Thomas Jefferson, Founder and third President of the United States

“Power concedes nothing without a demand. It never did and it never will. Find out just what any people will quietly submit to and you have found out the exact measure of injustice and wrong which will be imposed upon them, and these will continue till they are resisted with either words or blows, or both. The limits of tyrants are prescribed by the endurance of those whom they oppress.

Fredrick Douglass

“I see in the near future a crisis approaching that unnerves me and causes me to tremble for the safety of my country. . . . corporations have been enthroned and an era of corruption in high places will follow, and the money power of the country will endeavor to prolong its reign by working upon the prejudices of the people until all wealth is aggregated in a few hands and the Republic is destroyed.”

U.S. President Abraham Lincoln, Nov. 21, 1864 (7 months after the Civil War ended)

The country is governed for the richest, for the corporations, the bankers, the land speculators, and for the exploiters of labor. The majority of mankind are working people. So long as their fair demands – the ownership and control of their livelihoods – are set at naught, we can have neither men’s rights nor women’s rights.
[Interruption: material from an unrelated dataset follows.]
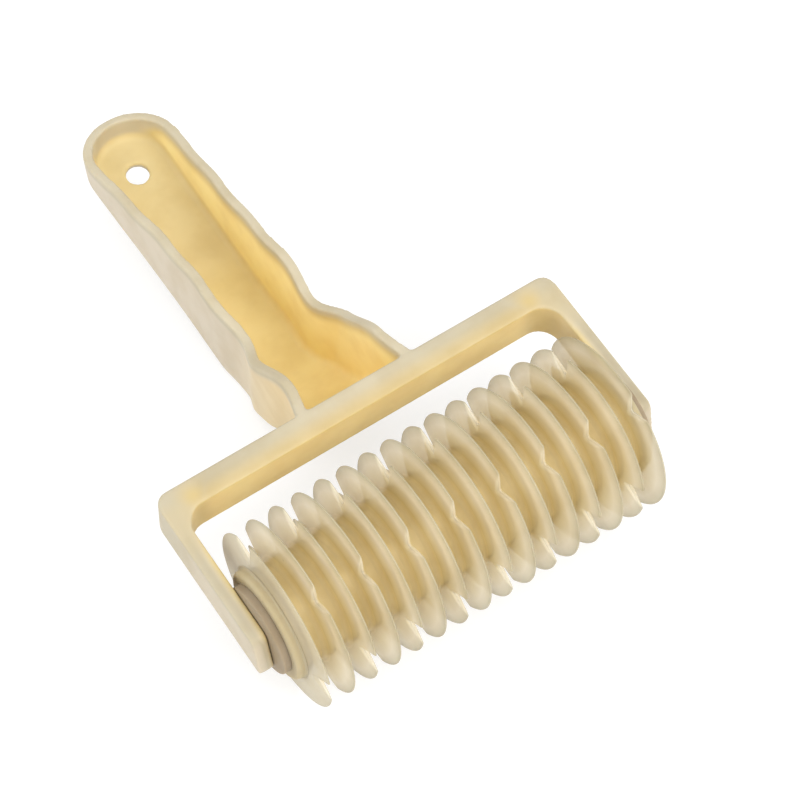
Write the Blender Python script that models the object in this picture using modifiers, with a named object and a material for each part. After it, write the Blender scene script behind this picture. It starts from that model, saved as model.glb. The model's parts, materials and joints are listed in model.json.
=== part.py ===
"""Lattice roller cutter: a moulded yoke with a trough handle, and a roller of notched cutting discs."""

import math

import bmesh
import bpy
from mathutils import Matrix, Vector

MM = 0.001

# Yoke: two arms and a crossbar, in the plane of the axle
FRAME_WIDTH = 120.0 * MM
ARM_THICKNESS = 4.2 * MM
YOKE_HEIGHT = 13.4 * MM
BAR_THICKNESS = 7.5 * MM
AXLE_TO_BAR = 34.0 * MM
OUTER_CORNER_RADIUS = 4.0 * MM
INNER_CORNER_RADIUS = 6.0 * MM
SOFT_EDGE = 0.8 * MM
ARM_TOP_PAST_AXLE = 4.4 * MM
ARM_FOOT_PAST_AXLE = 8.4 * MM
ARM_TOP_RADIUS = 2.5 * MM
ARM_FOOT_RADIUS = 1.2 * MM

# Handle: a trough that opens upwards, stepped down behind the crossbar
HANDLE_RUN = 125.0 * MM
HANDLE_END_RADIUS = 14.0 * MM
HANDLE_WALL = 2.7 * MM
FLOOR_THICKNESS = 2.4 * MM
WALL_DRAFT = 0.6 * MM
BACK_EDGE_RADIUS = 2.2 * MM
FLOOR_EDGE_RADIUS = 2.2 * MM
HANGING_HOLE_DIAMETER = 6.8 * MM
HANGING_HOLE_FROM_END = 16.2 * MM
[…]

The majority of mankind is ground down by industrial oppression in order that the small remnant may live in ease.

Helen Keller, 1911

Now as through this world I ramble,  I see lots of funny men,  Some rob you with a six gun,  And some with a fountain pen.

Woody Guthrie in “Pretty Boy Floyd”

The liberty of a democracy is not safe if the people tolerate the growth of private power to a point where it becomes stronger than their democratic state itself. That, in its essence, is fascism—ownership of government by an individual, by a group, or by any other controlling private power.

Franklin Delano Roosevelt, U.S. President in April 29, 1938 message to Congress.

The evils of capitalism are as real as the evils of militarism and evils of racism.

Martin Luther King

“Daddy, what I still don’t understand is how the rich people get so rich.  They have to steal it from somebody else, right?”

Ziggy Kinoshita, seven years old in Nov, 2011

“Congress shall make no law …. abridging the freedom of speech, or of the press; or the right of the people peaceably to assemble, and to petition the Government for a redress of grievances.
United States Constitution

“And Jesus  went into the temple of God, and cast out all them that sold and bought in the temple, and overthrew the tables of the moneychangers.